Among his bag of promissory goodies, the CoP promised a database that would improve confidentiality for successful applicants for a firearm licence, a response to concerns raised by Arima businessman Roger Belix that four people he knew were killed soon after successfully applying for and buying guns for their protection.

It’s an important first move in stepping up control and oversight of both legal and illegal firearms in TT. We urge the commissioner to go further and to take advantage of modern forensic technology to indelibly identify guns that are issued as part of the firearms licensing process, and to introduce ballistics testing as part of a modern programme to tie weapons to their ammunition.

It’s easy to remove the serial numbers and other identifying information from the gun itself, but the rifling of a gun’s barrel, which spins a bullet as it travels after firing, leaves a unique mechanical fingerprint on both the casing as well as the bullet itself. This forensic examination has been a part of modern policing since the 1930s.

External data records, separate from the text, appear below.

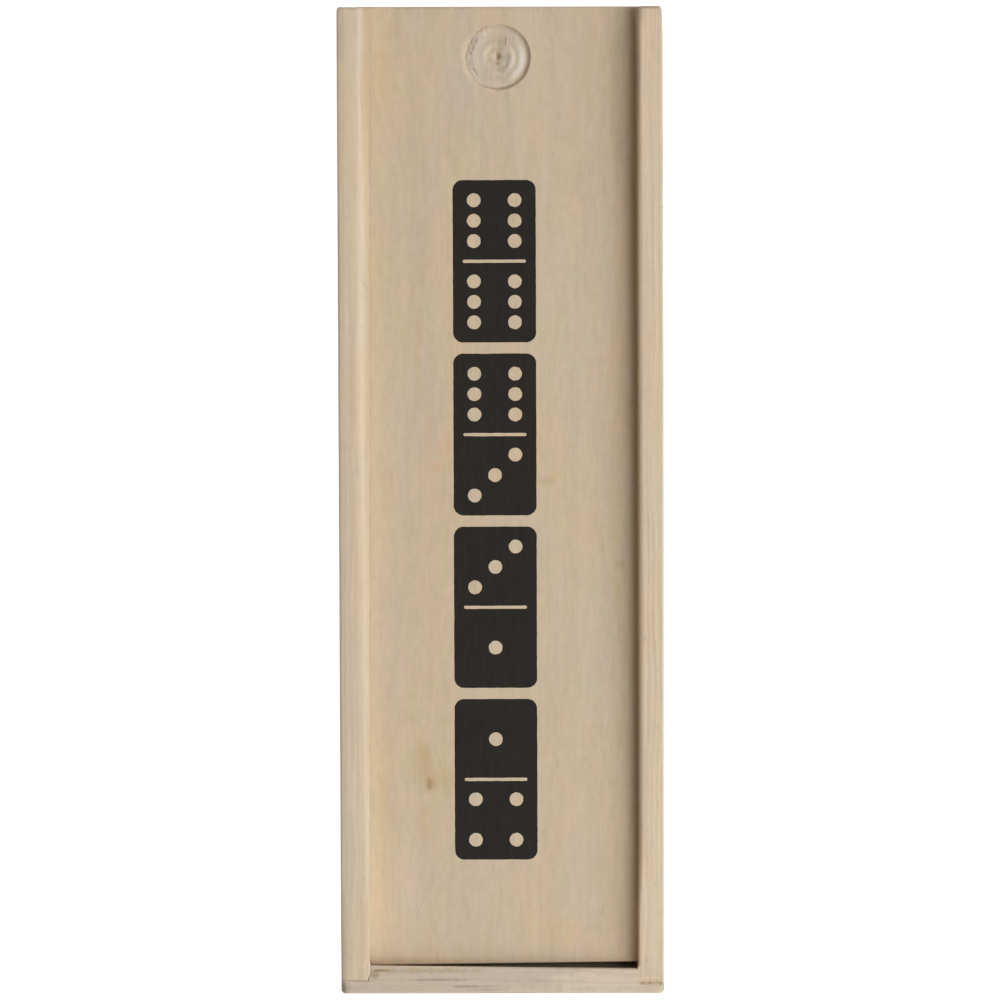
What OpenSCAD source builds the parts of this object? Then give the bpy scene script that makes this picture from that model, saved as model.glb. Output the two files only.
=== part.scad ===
// Wooden domino box with a sliding plywood lid.
// Two grooved side walls, a rabbeted end board that closes the box, a lower end
// board that the lid slides over, and a plywood base glued and pinned below.
// X runs across the box, Y along the slide with the open end at +Y, Z up from
// the surface that the box stands on.

/* [Compartment] */
// Length of the compartment, for seven stacks of tiles
well_l = 142; // [90:1:220]
// Width of the compartment, for the length of a tile
well_w = 41; // [30:0.5:80]
// Height of the compartment, for four layers of tiles
well_h = 21; // [15:0.5:50]

/* [Boards] */
// Thickness of the side walls
wall_t = 4.1; // [3.5:0.1:7]
// Thickness of the end boards
end_t = 4; // [3:0.1:7]
// Thickness of the base panel
base_t = 3; // [2:0.1:5]
// Thickness of the lid
lid_t = 3; // [2.4:0.1:5]
// Part of the closed end board that laps over the ends of the side walls
lap_t = 2; // [1:0.1:2.5]

/* [Lid slide] */
// Depth of the groove in each side wall
groove_d = 2; // [1.2:0.1:2.5]
// Wood left above the groove
lip_h = 2.7; // [2:0.1:5]
// Free height over the lid in its groove
lid_play_z = 0.3; // [0.2:0.05:0.6]
// Free width beside each edge of the lid in its groove
lid_play_x = 0.3; // [0.15:0.05:0.6]
// Gap that the closed lid leaves at the closed end board
lid_end_gap = 0.4; // [0.2:0.1:1.5]
// Gap between the lid and the end board that it passes over
sill_gap = 0.2; // [0.1:0.05:0.6]

/* [Thumb recess] */
// Diameter of the recess
thumb_d = 10; // [8:0.5:20]
// Distance from the open end of the lid to the rim of the recess
thumb_edge = 2.6; // [1:0.1:12]
// Depth of the recess's floor
thumb_depth = 0.6; // [0.4:0.05:1]
// Width of the ring that the rim of the drill scores round the floor
score_w = 0.6; // [0.4:0.1:1]
// Depth of that ring below the floor
score_depth = 0.25; // [0.1:0.05:0.4]
// Diameter of the boss that the drill leaves round its point
boss_d = 3.2; // [2.4:0.1:4]
// Height of the boss above the floor
boss_h = 0.2; // [0.1:0.05:0.3]
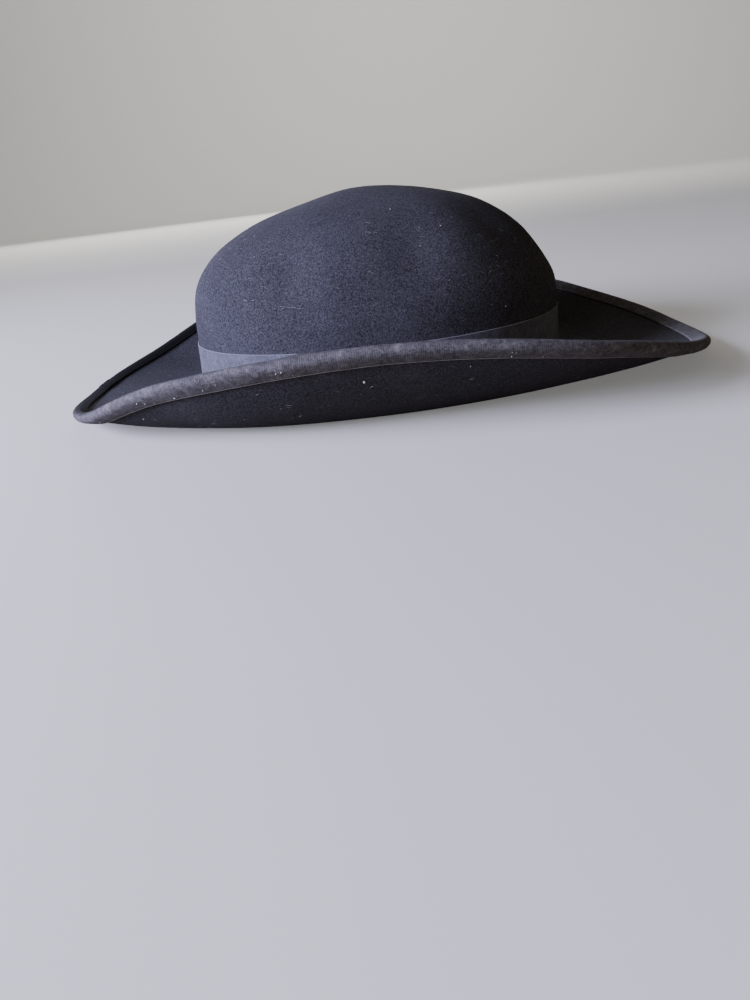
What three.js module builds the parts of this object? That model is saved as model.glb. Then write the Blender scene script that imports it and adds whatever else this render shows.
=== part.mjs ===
// A priest's hat of black fur felt. Crown and brim are one hollow shell, blocked from a single hood:
// a smooth round dome, and a wide brim that lies flat at the head opening and climbs at both sides.
// A grosgrain ribbon goes round the foot of the crown, and a grosgrain binding is folded over the edge.
// Millimetres. +X is the front of the hat, +Y the wearer's left, +Z up; the hat rests on the plane z = 0.

import * as THREE from "three";

// Materials and clearances
const FELT = 2;
const TAPE = 1;
const CLEARANCE = 0.3;

// The crown: the height of each section over the brim's upper face, and its reach to front and back.
// The first row is the foot of the crown, which is the head opening, and the last is the crest.
const CROWN_SECTIONS = [
  { height: 0, front: 107.5, back: 107 },
  { height: 15, front: 106, back: 105.5 },
  { height: 31, front: 105.5, back: 104.5 },
  { height: 47, front: 104.5, back: 103.5 },
  { height: 62, front: 96.5, back: 100 },
  { height: 76, front: 85.5, back: 89 },
  { height: 89, front: 67.5, back: 66.5 },
  { height: 98, front: 43, back: 36 },
  { height: 104, front: 0, back: 0 },
];
const CROWN_RING_SPACING = 10;

// The foot's reach to each side, and how square the ovals are: 2 would be an ellipse
const FOOT = { ...CROWN_SECTIONS[0], side: 82.5 };
const OVAL_POWER = 2.12;

// Soft dents in the crown: the direction they face, their height, how far they spread and how deep they go
const DENTS = [
  { around: -122, height: 73, spread: 15, depth: 1.2 },
  { around: -72, height: 75, spread: 15, depth: 1.2 },
  { around: -30, height: 80, spread: 14, depth: 1 },
];

// The brim, by the direction it faces, 0 at the front and 180 at the back, alike on both sides: its width,
// how much of that lies flat, its slope at the edge in degrees, and how late it climbs to that slope
const BRIM_SECTIONS = [
  { around: 0, width: 80, flat: 8, slope: 6.5, ease: 0.9 },
  { around: 30, width: 78, flat: 7, slope: 20.5, ease: 0.8 },
  { around: 60, width: 81, flat: 5, slope: 37, ease: 0.5 },
  { around: 90, width: 77, flat: 5, slope: 54, ease: 0.4 },
  { around: 120, width: 77.5, flat: 11, slope: 56, ease: 0.75 },
  { around: 150, width: 72, flat: 19, slope: 23, ease: 0.9 },
  { around: 180, width: 74, flat: 15, slope: 3, ease: 0.5 },
];
const SECTION_STEP = 30;
const BRIM_RINGS = 6;
const BREAK_RADIUS = 2;
const BREAK_RINGS = 2;

// The ribbon and the binding
const RIBBON_WIDTH = 29;
const RIBBON_RINGS = 3;
const BINDING_WIDTH = 8;
const CORNER_POINTS = 3;

// Facets round the hat, the steps when a slope is summed up along the brim, and how far along the crown's
// curve its lean is read
const SEGMENTS = 60;
const SLOPE_STEPS = 48;
const LEAN_STEP = 0.05;

const COLOURS = { felt: 0x24242a, tape: 0x55555f };

const radians = THREE.MathUtils.degToRad;
const directions = Array.from({ length: SEGMENTS }, (_, i) => (i / SEGMENTS) * 2 * Math.PI);

// One column of the brim table in any direction, smoothly between the rows
function brimValue(column, direction) {
  const degrees = THREE.MathUtils.radToDeg(Math.acos(Math.cos(direction)));
  const last = BRIM_SECTIONS.length - 1;
  const row = Math.min(Math.floor(degrees / SECTION_STEP), last - 1);
  const share = degrees / SECTION_STEP - row;
  const value = (index) => BRIM_SECTIONS[last - Math.abs(last - Math.abs(index))][column];
  const [a, b, c, d] = [value(row - 1), value(row), value(row + 1), value(row + 2)];
  return 0.5 * (2 * b + (c - a) * share
    + (2 * a - 5 * b + 4 * c - d) * share ** 2
    + (3 * b - a - 3 * c + d) * share ** 3);
}

// The point of an oval where its outward normal faces a direction
function ovalPoint({ front, back, side }, direction) {
  const reach = Math.cos(direction) > 0 ? front : back;
  const along = Math.abs(Math.cos(direction) * reach);
  const across = Math.abs(Math.sin(direction) * side);
  const power = OVAL_POWER / (OVAL_POWER - 1);
  const scale = (along ** power + across ** power) ** (1 / OVAL_POWER);
  const x = reach * Math.sign(Math.cos(direction)) * along ** (power - 1) / scale;
  const y = side * Math.sign(Math.sin(direction)) * across ** (power - 1) / scale;
  return new THREE.Vector2(x || 0, y || 0);
}

// The crown's sections joined by one curve of front reach, back reach and height, carried past the top
// as its own mirror image so that the crest is smooth
const crownCurve = (() => {
  const rows = CROWN_SECTIONS.map((row) => new THREE.Vector3(row.front, row.back, row.height));
  const beyond = rows.at(-2).clone().multiply(new THREE.Vector3(-1, -1, 1));
  return new THREE.CatmullRomCurve3([...rows, beyond], false, "centripetal");
})();

function crownPoint(step, direction) {
  const section = crownCurve.getPoint(step / CROWN_SECTIONS.length);
  const side = (FOOT.side * (section.x + section.y)) / (FOOT.front + FOOT.back);
  const point = ovalPoint({ front: section.x, back: section.y, side }, direction);
  return new THREE.Vector3(point.x, point.y, FELT + section.z);
}

// How far the dents push a point of the crown in
function dentDepth(point) {
  let depth = 0;
  for (const dent of DENTS) {
    const facing = radians(dent.around);
    const bearing = Math.atan2(point.y, point.x);
    const swing = Math.abs(Math.atan2(Math.sin(bearing - facing), Math.cos(bearing - facing)));
    const away = Math.hypot(swing * Math.hypot(point.x, point.y), point.z - dent.height);
    depth += dent.depth * Math.exp(-((away / dent.spread) ** 2));
  }
  return depth;
}

// A place on the felt's outer face, with the way it faces: a lean of 0 faces outward, a quarter turn up
function place(point, outward, lean) {
  const normal = new THREE.Vector3(outward.x * Math.cos(lean), outward.y * Math.cos(lean), Math.sin(lean));
  return { point, normal };
}

const outwardAt = (direction) => new THREE.Vector3(Math.cos(direction), Math.sin(direction), 0);

// The crown wall at a step of its curve: it leans by the slope of the curve there
function crownPlace(step, direction) {
  const outward = outwardAt(direction);
  const below = crownPoint(Math.max(step - LEAN_STEP, 0), direction);
  const run = crownPoint(step + LEAN_STEP, direction).sub(below);
  const lean = Math.atan2(-run.dot(outward), run.z);
  const wall = place(crownPoint(step, direction), outward, Math.max(lean, 0));
  wall.point.addScaledVector(wall.normal, -dentDepth(wall.point));
  return wall;
}

// The brim at a distance from the crown: flat first, then a slope that grows to the one at the edge
function brimPlace(distance, direction) {
  const outward = outwardAt(direction);
  const width = brimValue("width", direction);
  const flat = brimValue("flat", direction);
  const edgeSlope = radians(brimValue("slope", direction));
  const ease = brimValue("ease", direction);
  const slopeAt = (along) => edgeSlope * Math.max((along - flat) / (width - flat), 0) ** ease;
  let run = 0;
  let rise = 0;
  const step = distance / SLOPE_STEPS;
  for (let i = 0; i < SLOPE_STEPS; i += 1) {
    const slope = slopeAt((i + 0.5) * step);
    run += Math.cos(slope) * step;
    rise += Math.sin(slope) * step;
  }
  const foot = ovalPoint(FOOT, direction);
  const point = new THREE.Vector3(foot.x, foot.y, FELT + rise).addScaledVector(outward, run);
  return place(point, outward, Math.PI / 2 + slopeAt(distance));
}

// The small round where the crown wall turns into the brim
function breakPlace(share, direction) {
  const outward = outwardAt(direction);
  const lean = (share * Math.PI) / 2;
  const foot = ovalPoint(FOOT, direction);
  const centre = new THREE.Vector3(foot.x, foot.y, FELT + BREAK_RADIUS);
  const turned = place(centre.addScaledVector(outward, BREAK_RADIUS), outward, lean);
  turned.point.addScaledVector(turned.normal, -BREAK_RADIUS);
  return turned;
}

// A closed body from rings of points, one point for each direction. Where the first ring is a single point
// the body ends in points; otherwise the last ring joins the first. Each facet pair is split along its
// shorter diagonal, so that the facing sides of two pieces are split alike and keep their clearance.
function bodyFrom(rings) {
  const points = rings.flat();
  const starts = rings.map((_, i) => rings.slice(0, i).flat().length);
  const span = (from, to) => points[from].distanceTo(points[to]);
  const faces = [];
  const bands = rings[0].length === 1 ? rings.length - 1 : rings.length;
  for (let band = 0; band < bands; band += 1) {
    const next = (band + 1) % rings.length;
    for (let i = 0; i < SEGMENTS; i += 1) {
      const j = (i + 1) % SEGMENTS;
      const [a, b] = [starts[band] + i, starts[band] + j];
      const [c, d] = [starts[next] + i, starts[next] + j];
      if (rings[band].length === 1) faces.push(starts[band], c, d);
      else if (rings[next].length === 1) faces.push(a, starts[next], b);
      else if (span(a, d) < span(b, c)) faces.push(a, c, d, a, d, b);
      else faces.push(a, c, b, c, d, b);
    }
  }
  const geometry = new THREE.BufferGeometry().setFromPoints(points);
  geometry.setIndex(faces);
  geometry.computeVertexNormals();
  return geometry;
}

// A ring of points that stand off the felt's outer face by a height
const ringOff = (placeAt, height) => directions.map((direction) => {
  const { point, normal } = placeAt(direction);
  return point.clone().addScaledVector(normal, height);
});

// The step of the crown's curve at a height over the brim
const crownStepAt = (height) => {
  const row = CROWN_SECTIONS.findLastIndex((section) => section.height <= height);
  const [below, above] = [CROWN_SECTIONS[row], CROWN_SECTIONS[row + 1]];
  return row + (height - below.height) / (above.height - below.height);
};

// The crown's rings, from the round at the foot up to the last below the crest, about evenly spaced
function crownSteps() {
  const steps = [crownStepAt(BREAK_RADIUS)];
  CROWN_SECTIONS.slice(0, -1).forEach((section, row) => {
    const above = CROWN_SECTIONS[row + 1];
    const length = Math.hypot(above.height - section.height, above.front - section.front);
    const rings = Math.round(length / CROWN_RING_SPACING);
    for (let i = row === 0 ? 1 : 0; i < rings; i += 1) steps.push(row + i / rings);
  });
  return steps;
}

// The felt: down the outside from the crest to the edge of the brim, and back up the inside
function feltBody() {
  const wall = crownSteps().reverse().map((step) => (direction) => crownPlace(step, direction));
  for (let i = 1; i <= BREAK_RINGS; i += 1) wall.push((direction) => breakPlace(i / BREAK_RINGS, direction));
  for (let i = 0; i <= BRIM_RINGS; i += 1) {
    wall.push((direction) => {
      const flat = brimValue("flat", direction);
      const bound = brimValue("width", direction) - BINDING_WIDTH;
      return brimPlace(flat + ((bound - flat) * i) / BRIM_RINGS, direction);
    });
  }
  wall.push((direction) => brimPlace(brimValue("width", direction), direction));
  const crest = crownPoint(CROWN_SECTIONS.length - 1, 0);
  const outside = wall.map((placeAt) => ringOff(placeAt, 0));
  const inside = wall.map((placeAt) => ringOff(placeAt, -FELT)).reverse();
  return bodyFrom([[crest], ...outside, ...inside, [crest.clone().setZ(crest.z - FELT)]]);
}

// The ribbon: a plain band that stands off the crown wall by the clearance
function crownRibbon() {
  const face = (off) => Array.from({ length: RIBBON_RINGS + 1 }, (_, i) => {
    const step = crownStepAt(BREAK_RADIUS + CLEARANCE + (RIBBON_WIDTH * i) / RIBBON_RINGS);
    return ringOff((direction) => crownPlace(step, direction), off);
  });
  return bodyFrom([...face(CLEARANCE + TAPE).reverse(), ...face(CLEARANCE)]);
}

// The binding: a tape folded round the cut edge, with one arm on the upper face and one on the lower. Its
// rings run along the upper arm, round both corners of the edge and back along the lower arm.
function brimBinding() {
  const edge = (direction) => brimPlace(brimValue("width", direction), direction);
  const armEnd = (direction) => brimPlace(brimValue("width", direction) - BINDING_WIDTH, direction);
  const roundCorner = (off, isUpper) => Array.from({ length: CORNER_POINTS }, (_, i) => {
    const share = i / (CORNER_POINTS - 1);
    const turn = (Math.PI / 2) * (isUpper ? 1 - share : -share);
    return directions.map((direction) => {
      const { point, normal } = edge(direction);
      const onward = outwardAt(direction).multiplyScalar(normal.z).setZ(Math.hypot(normal.x, normal.y));
      return point.clone()
        .addScaledVector(normal, off * Math.sin(turn) - (isUpper ? 0 : FELT))
        .addScaledVector(onward, off * Math.cos(turn));
    });
  });
  const face = (off) => [
    ringOff(armEnd, off),
    ...roundCorner(off, true),
    ...roundCorner(off, false),
    ringOff(armEnd, -FELT - off),
  ];
  return bodyFrom([...face(CLEARANCE + TAPE), ...face(CLEARANCE).reverse()]);
}

function piece(name, geometry, color, roughness) {
  const mesh = new THREE.Mesh(geometry, new THREE.MeshStandardMaterial({ color, roughness, metalness: 0 }));
  mesh.name = name;
  return mesh;
}

const hat = new THREE.Group();
hat.add(
  piece("felt_body", feltBody(), COLOURS.felt, 0.95),
  piece("crown_ribbon", crownRibbon(), COLOURS.tape, 0.6),
  piece("brim_binding", brimBinding(), COLOURS.tape, 0.65),
);

// The origin is on the resting plane, under the middle of the whole hat
const bounds = new THREE.Box3().setFromObject(hat);
hat.position.x = -(bounds.min.x + bounds.max.x) / 2;

export default hat;
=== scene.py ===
"""A priest's hat of black fur felt, with a grosgrain ribbon and a bound brim, at rest on a pale floor.

Metres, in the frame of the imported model: +X is the front of the hat, +Y the wearer's left, +Z up.
The hat's own sizes are in millimetres, and the studio's in metres. A fitting program settled the reaches
of the crown's sections, the brim's table and the camera, and they are rounded.
"""

import math
import random

import bmesh
import bpy
import numpy as np
from mathutils import Matrix, Vector, noise


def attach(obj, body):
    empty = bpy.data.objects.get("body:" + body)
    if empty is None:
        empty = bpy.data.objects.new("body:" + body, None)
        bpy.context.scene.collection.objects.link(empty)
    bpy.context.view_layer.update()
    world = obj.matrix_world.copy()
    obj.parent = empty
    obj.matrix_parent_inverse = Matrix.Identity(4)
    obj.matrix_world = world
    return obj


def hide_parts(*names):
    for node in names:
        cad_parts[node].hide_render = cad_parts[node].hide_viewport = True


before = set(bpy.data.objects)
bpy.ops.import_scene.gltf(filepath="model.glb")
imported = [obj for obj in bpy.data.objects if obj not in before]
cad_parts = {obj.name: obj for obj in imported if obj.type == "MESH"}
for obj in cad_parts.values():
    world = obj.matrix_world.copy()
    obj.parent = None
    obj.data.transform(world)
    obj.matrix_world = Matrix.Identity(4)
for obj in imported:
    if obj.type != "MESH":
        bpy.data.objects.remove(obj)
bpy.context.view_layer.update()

# ---------------------------------------------------------------------------------------------------------
# The felt body. One hood of black fur felt, 2 mm thick, steamed over a block: a smooth round crown that runs
# straight into a wide brim, flat at the head opening and climbing at both sides. Its short soft nap has gone
# grey with handling.
# ---------------------------------------------------------------------------------------------------------

MM = 0.001
FELT = 2.0
# The small round where the crown turns into the brim
BREAK_RADIUS = 2.0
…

The TTPS was lucky when it found its own ammunition in the wild recently, recovering 23 rounds of ammunition clearly labelled as TTPS property, urging National Security Minister Stuart Young to call for an urgent audit of arms and ammunition. Being able to link spent ammunition back to the guns that fired them will add a critical dimension to tracking gun use and cracking down on the illegal trade in these weapons.

As part of the issuance of a licence for a personal firearm, the TTPS should insist on having, along with its database information, a properly secured shell and bullet fired from each weapon licensed for citizen use. Its own weapons should be similarly fingerprinted along with those of the Defence Force. In 1997, the FBI made 8,800 ballistic fingerprint matches, creating actionable links between 17,600 crimes. The next step in locking down this avenue for gun acquisition might sound like science fiction, but it’s already a reality.

An insistence on smart guns for personal use, weapons that are locked unless released by a built-in fingerprint sensor, would reduce the possibility of people being killed by their own weapons and eliminate accidents caused by a child’s curiosity.